Records with modeling code
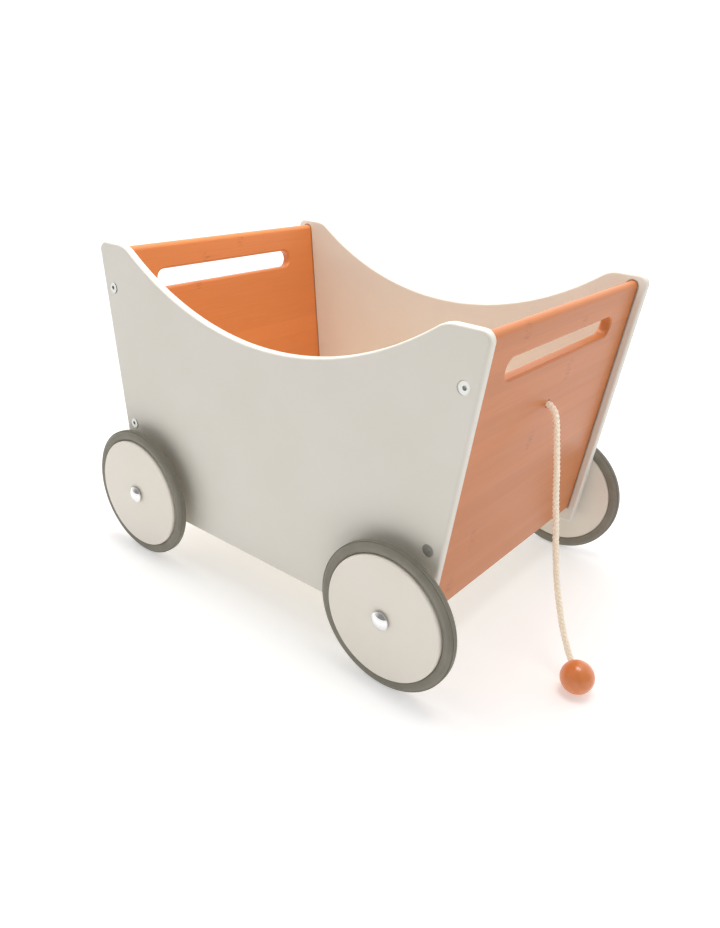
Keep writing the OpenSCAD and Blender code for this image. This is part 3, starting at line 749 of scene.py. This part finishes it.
def side_panel(name, side):
    inner_y, outer_y = sorted((side * side_low.y, side * side_high.y), key=abs)
    panel = board(name, side_outline(), min(inner_y, outer_y), max(inner_y, outer_y), side_rounding,
                  lambda u, v, w: Vector((u, w, v)))
    out = Vector((0, side, 0))
    for end, slope in bolt_places:
        centre = on_end(end)(-end_inset - end_thickness / 2, slope, outer_y)
        countersink = [(0.01 * MM, past_face), (head_radius, past_face), (head_radius, 0),
                       (hole_radius, -cone_depth), (hole_radius, past_back), (0.01 * MM, past_back)]
        cut(panel, turned("countersink", countersink, centre, out, 48))
    for end in (FRONT, REAR):
        bore = [(0.01 * MM, 6 * MM), (axle_bore_radius, 6 * MM), (axle_bore_radius, past_back),
                (0.01 * MM, past_back)]
        cut(panel, turned("axle_bore", bore, (end * axle_x, outer_y, axle_z), out, 48))
        groove_ends = sorted((inner_y - side * 2 * MM, inner_y + side * groove_depth))
        cut(panel, board("groove", end_outline(groove_gap), *groove_ends, 0.05 * MM, on_end(end), 1))
    shade(panel)
    panel.data.materials.clear()
    panel.data.materials.append(side_paint)
    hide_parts("side_panel_left" if side == LEFT else "side_panel_right")
    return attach(panel, "wagon_body")


left_side = side_panel("painted_side_left", LEFT)
right_side = side_panel("painted_side_right", RIGHT)
print("side panels:", len(left_side.data.polygons), "and", len(right_side.data.polygons), "faces")

# %% [markdown]
# ## The end panels
# An end panel is a bamboo board with a full-round top, which leans outward. Its hand slot is cut
# right through and its edges are rounded over on both faces, so that it is kind to fingers. The
# cutter for the slot is itself a loft: its outline swells towards each face like a trumpet, and
# cutting with it leaves the rounding behind.

# %% Cutters for the slot and the cord's hole
def flare(depth, rounding, steps=7):
    """(growth, depth) pairs of a cutter that rounds both mouths of a through cut."""
    angles = [math.radians(90 * i / steps) for i in range(1, steps + 1)]
    mouth = [(rounding * (1 - math.sin(a)), rounding * (1 - math.cos(a))) for a in angles]
    reach = 3
    beyond = (rounding + reach * (rounding - mouth[0][0]), -reach * mouth[0][1])
    mouth = [beyond, *mouth]
    return mouth + [(growth, depth - down) for growth, down in reversed(mouth)]


slot_half_run, slot_radius, slot_rounding = 98 * MM, 10.3 * MM, 2.8 * MM
cord_hole_radius, cord_hole_rounding = 4.25 * MM, 0.8 * MM
slot_z = end_top - 39.5 * MM
cord_hole_z = end_top - 98.5 * MM


def slot_cutter(end):
    place = on_end(end)
    rings = []
    for growth, down in flare(end_thickness, slot_rounding):
        radius = slot_radius + growth
        turns = [math.radians(a) for a in range(-90, 91, 10)]
        ends = [(slot_half_run + radius * math.cos(a), radius * math.sin(a)) for a in turns]
        ends += [(-y, -z) for y, z in ends]
        rings.append([place(-end_inset - down, slot_z + z, y) for y, z in ends])
    return loft("slot_cutter", rings)


def cord_hole_cutter():
    mouths = flare(end_thickness, cord_hole_rounding, 4)
    profile = [(cord_hole_radius + growth, -down) for growth, down in mouths]
    profile = [(0.01 * MM, profile[0][1]), *profile, (0.01 * MM, profile[-1][1])]
    return turned("cord_hole_cutter", profile, on_end(FRONT)(-end_inset, cord_hole_z, 0), panel_out, 48)


# %% Make the end panels
end_half_width = side_low.y + 1.2 * MM


def end_panel(name, end, finish):
    panel = board(name, end_outline(), -end_half_width, end_half_width, 0.8 * MM, on_end(end), 3)
    cut(panel, slot_cutter(end))
    if end == FRONT:
        cut(panel, cord_hole_cutter())
    shade(panel)
    panel.data.materials.clear()
    panel.data.materials.append(finish)
    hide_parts("front_panel" if end == FRONT else "rear_panel")
    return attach(panel, "wagon_body")


front_end = end_panel("bamboo_end_front", FRONT, front_bamboo)
rear_end = end_panel("bamboo_end_rear", REAR, rear_bamboo)
print("end panels:", len(front_end.data.polygons), "and", len(rear_end.data.polygons), "faces")

# %% [markdown]
# ## The tyres
# A tyre is a ring of solid rubber. Its side wall bulges past a narrow dark gap beside the disc,
# then rolls over to a tread with a few fine moulded grooves. All of that is one closed profile,
# turned round the axle.

# %% Turn the tyres
def tyre_profile(width, inner, outer):
    half = width / 2
    shoulder = 5.6 * MM
    lip = 1.1 * MM
    groove_half, groove_deep = 0.3 * MM, 0.5 * MM
    bulge = -half + 0.9 * MM
    side = [(inner - 1.0 * MM, bulge + 3 * MM), (inner + 0.3 * MM, bulge + 2.2 * MM),
            (inner + lip, bulge + 1.2 * MM), (inner + 2 * lip, bulge + 0.5 * MM)]
    side += quarter(outer - 0.2 * MM - shoulder, bulge + shoulder, shoulder, -88, -14, 12)
    tread = []
    for place in (-2.4 * MM, -0.8 * MM, 0.8 * MM, 2.4 * MM):
        crown = outer - 0.02 * MM * (place / MM) ** 2
        tread += [(crown, place - groove_half), (crown - groove_deep, place - 0.4 * groove_half),
                  (crown - groove_deep, place + 0.4 * groove_half), (crown, place + groove_half)]
    far_side = [(radius, -height) for radius, height in reversed(side)]
    return side + tread + far_side


for end_name in ("front", "rear"):
    for side_name in ("left", "right"):
        node = f"tyre_{end_name}_{side_name}"
        low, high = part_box(node)
        disc_low, disc_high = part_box(f"wheel_disc_{end_name}_{side_name}")
        centre = (low + high) / 2
        profile = tyre_profile(high.y - low.y, (disc_high.z - disc_low.z) / 2, (high.z - low.z) / 2)
        tyre = turned(f"rubber_{node}", profile, centre, (0, 1, 0), 192, closed=True)
        shade(tyre, 40)
        tyre.data.materials.append(tyre_rubber)
        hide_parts(node)
        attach(tyre, f"wheel_{end_name}_{side_name}")
print("tyres:", len(profile), "points in the profile")

# %% [markdown]
# ## Finishes for the parts that stay as CAD
# Discs, axles, caps, bolts, screws, rails and the floor already have their true shape, so they
# only need a finish. Each node is matched by the start of its name.

# %% Dress the CAD nodes
node_finishes = {
    "wheel_disc": disc_paint, "hub_bush": nylon, "wheel_spacers": nylon, "axle_caps": chrome,
    "axle_rail": birch, "floor_cleat": birch, "axle_front": rod_steel, "axle_rear": rod_steel,
    "front_panel_bolts": nickel, "rear_panel_bolts": nickel, "front_panel_inserts": brass,
    "rear_panel_inserts": brass, "floor_screws": zinc, "cleat_screws": zinc, "floor_panel": birch,
}
dressed = 0
for name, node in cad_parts.items():
    for start, finish in node_finishes.items():
        if name.startswith(start):
            for slot in node.material_slots:
                slot.material = finish
            dressed += 1
print("dressed", dressed, "CAD nodes")

# %% [markdown]
# ## Floor and light
# Product pictures of toys are taken on a white sweep under an overhead softbox, with pale walls
# all round. The faces turned to the camera are then in gentle shade while every top edge catches
# the light. The walls are brighter beyond the wagon than behind the camera, and the sweep glows
# softly so that it stays white right up to the wheels, with only a light shadow under the body.

# %% Floor
floor_mesh = bpy.data.meshes.new("studio_floor")
floor_mesh.from_pydata([(-30, -30, 0), (30, -30, 0), (30, 30, 0), (-30, 30, 0)], [], [(0, 1, 2, 3)])
studio_floor = bpy.data.objects.new("studio_floor", floor_mesh)
scene.collection.objects.link(studio_floor)
floor_finish, floor_tree, floor_shader = new_finish("white_sweep", (0.75, 0.75, 0.75), 0.6)
floor_shader.inputs["Emission Color"].default_value = (1, 1, 1, 1)
floor_place = add(floor_tree, "ShaderNodeTexCoord").outputs["Object"]
from_wagon = add(floor_tree, "ShaderNodeVectorMath", {0: floor_place}, operation="LENGTH")
near_reach, far_reach = 0.6, 1.6
near_glow, far_glow = 0.4, 0.62
floor_glow = ramp(floor_tree, from_wagon.outputs["Value"], near_reach, far_reach, near_glow, far_glow)
floor_tree.links.new(floor_glow, floor_shader.inputs["Emission Strength"])
floor_mesh.materials.append(floor_finish)
print("floor laid at z =", 0)

# %% Light
world = bpy.data.worlds.new("studio")
scene.world = world
world.use_nodes = True
sky = world.node_tree
background = sky.nodes["Background"]
direction = add(sky, "ShaderNodeTexCoord").outputs["Generated"]
ahead = Vector((forward.x, forward.y, 0)).normalized()
facing = add(sky, "ShaderNodeVectorMath", {0: direction, 1: ahead}, operation="DOT_PRODUCT")
wall_behind, wall_ahead = 0.3, 1.15
wall_light = ramp(sky, facing.outputs["Value"], -0.6, 0.5, wall_behind, wall_ahead)
sky.links.new(wall_light, background.inputs["Strength"])
background.inputs["Color"].default_value = (1.0, 1.0, 1.0, 1)

softbox = bpy.data.lights.new("softbox", "AREA")
softbox.shape = "RECTANGLE"
softbox.size, softbox.size_y = 1.1, 0.36
softbox.energy = 8
softbox.color = (1.0, 0.985, 0.96)
softbox_stand = bpy.data.objects.new("softbox", softbox)
softbox_stand.location = (-0.05, 0.0, 1.0)
scene.collection.objects.link(softbox_stand)
scene.view_settings.view_transform = "Standard"
print("softbox", softbox.energy, "W at", softbox_stand.location[:])
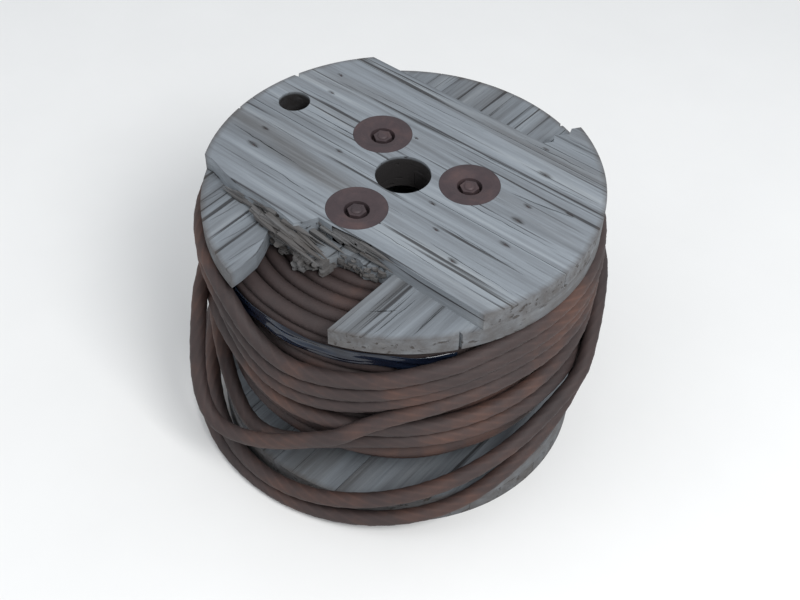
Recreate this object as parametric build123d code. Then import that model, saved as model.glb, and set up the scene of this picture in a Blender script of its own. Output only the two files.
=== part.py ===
from build123d import *
import math
import os

# Flanges: two layers of boards each, the layers crossed
flange_dia = 457.0
board_thick = 22.0
drum_height = 356.0
board_gap = 0.8
# How far a cutter or a drawn outline passes the face that it cuts
cut_past = 1.0
# Board joints, from the axis: the outer layer runs along X, the inner one along Y
outer_joints = [-106.0, -10.0, 132.0]
strip_width = 18.0
inner_joints = [-105.0, -8.0]

# Holes in the flanges
arbor_dia = 64.0
start_hole_dia = 38.0
start_hole_x = -185.0
start_hole_y = 18.0

# Barrel: staves set in a groove of the inner layers
barrel_dia = 203.0
stave_thick = 15.0
stave_count = 12
stave_gap = 0.6
groove_depth = 6.0
groove_fit = 0.4

# Tie bolts with dished washers
bolt_dia = 12.7
bolt_to_stave = 4.15
bolt_count = 3
first_bolt_angle = 28.0
bolt_fit = 0.4
# Wood between the first bolt's hole and the last joint of the inner layer
bolt_edge_room = 5.1
nut_flats = 19.0
nut_height = 9.0
bolt_past_nut = 2.0
bolt_end_chamfer = 1.5
washer_dia = 69.0
washer_plate = 2.5
dish_dia = 50.0
dish_depth = 3.0
cup_top_dia = 29.0
cup_floor_dia = 26.0
cup_depth = 12.0
washer_fit = 0.3

# Rope and its winding
rope_dia = 19.0
full_layers = 6
lower_layers = 4
row_count = 14
lower_rows = 3
turn_relief = 3.5
rope_play = 0.3

# Loose outer turns: a ring that stands out low on one side and high on the other, slipped down in front
loose_low_dia = 510.0
loose_belly_dia = 524.0
loose_belly_height = 100.0
loose_top_dia = 490.0
loose_shift = 16.0
loose_shift_angle = -120.0
loose_tilt = 5.0
loose_low_angle = -105.0
loose_turns = 8
loose_low_front = 52.0
loose_low_back = 200.0
loose_high_front = 222.0
loose_groove_wide = 4.0
loose_groove_deep = 3.0

# Film left round the winding below the upper flange
film_wide = 22.0
film_thick = 2.0
film_below_flange = 12.0
film_start_angle = -150.0
film_end_angle = -35.0

# Broken edges of the upper flange, as shares of its radius on the plan
near_edge_break = [
    (-0.797, -0.530), (-0.683, -0.560), (-0.538, -0.586), (-0.403, -0.582), (-0.249, -0.595),
    (-0.166, -0.608), (-0.131, -0.560), (-0.105, -0.500), (-0.018, -0.502), (0.061, -0.494),
    (0.210, -0.480), (0.368, -0.486), (0.508, -0.490),
]
inner_layer_break = [
    (-0.228, -1.05), (-0.223, -0.910), (-0.232, -0.801), (-0.263, -0.722), (-0.298, -0.648),
    (-0.245, -0.617), (-0.193, -0.643), (-0.144, -0.613), (-0.096, -0.656), (-0.035, -0.652),
    (0.009, -0.617), (0.039, -0.600), (0.057, -0.543), (0.096, -0.530), (0.166, -0.516),
    (0.201, -0.530), (0.263, -0.495), (0.376, -0.486),
]
far_board_break = [(0.376, 0.648), (0.416, 0.7), (0.389, 0.748), (0.442, 0.801), (0.425, 0.849), (0.468, 0.91)]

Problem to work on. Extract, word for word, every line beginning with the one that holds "Recreate this object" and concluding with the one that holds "groove_fit = 0.4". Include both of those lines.

Answer to the problem.
Recreate this object as parametric build123d code. Then import that model, saved as model.glb, and set up the scene of this picture in a Blender script of its own. Output only the two files.
=== part.py ===
from build123d import *
import math
import os

# Flanges: two layers of boards each, the layers crossed
flange_dia = 457.0
board_thick = 22.0
drum_height = 356.0
board_gap = 0.8
# How far a cutter or a drawn outline passes the face that it cuts
cut_past = 1.0
# Board joints, from the axis: the outer layer runs along X, the inner one along Y
outer_joints = [-106.0, -10.0, 132.0]
strip_width = 18.0
inner_joints = [-105.0, -8.0]

# Holes in the flanges
arbor_dia = 64.0
start_hole_dia = 38.0
start_hole_x = -185.0
start_hole_y = 18.0

# Barrel: staves set in a groove of the inner layers
barrel_dia = 203.0
stave_thick = 15.0
stave_count = 12
stave_gap = 0.6
groove_depth = 6.0
groove_fit = 0.4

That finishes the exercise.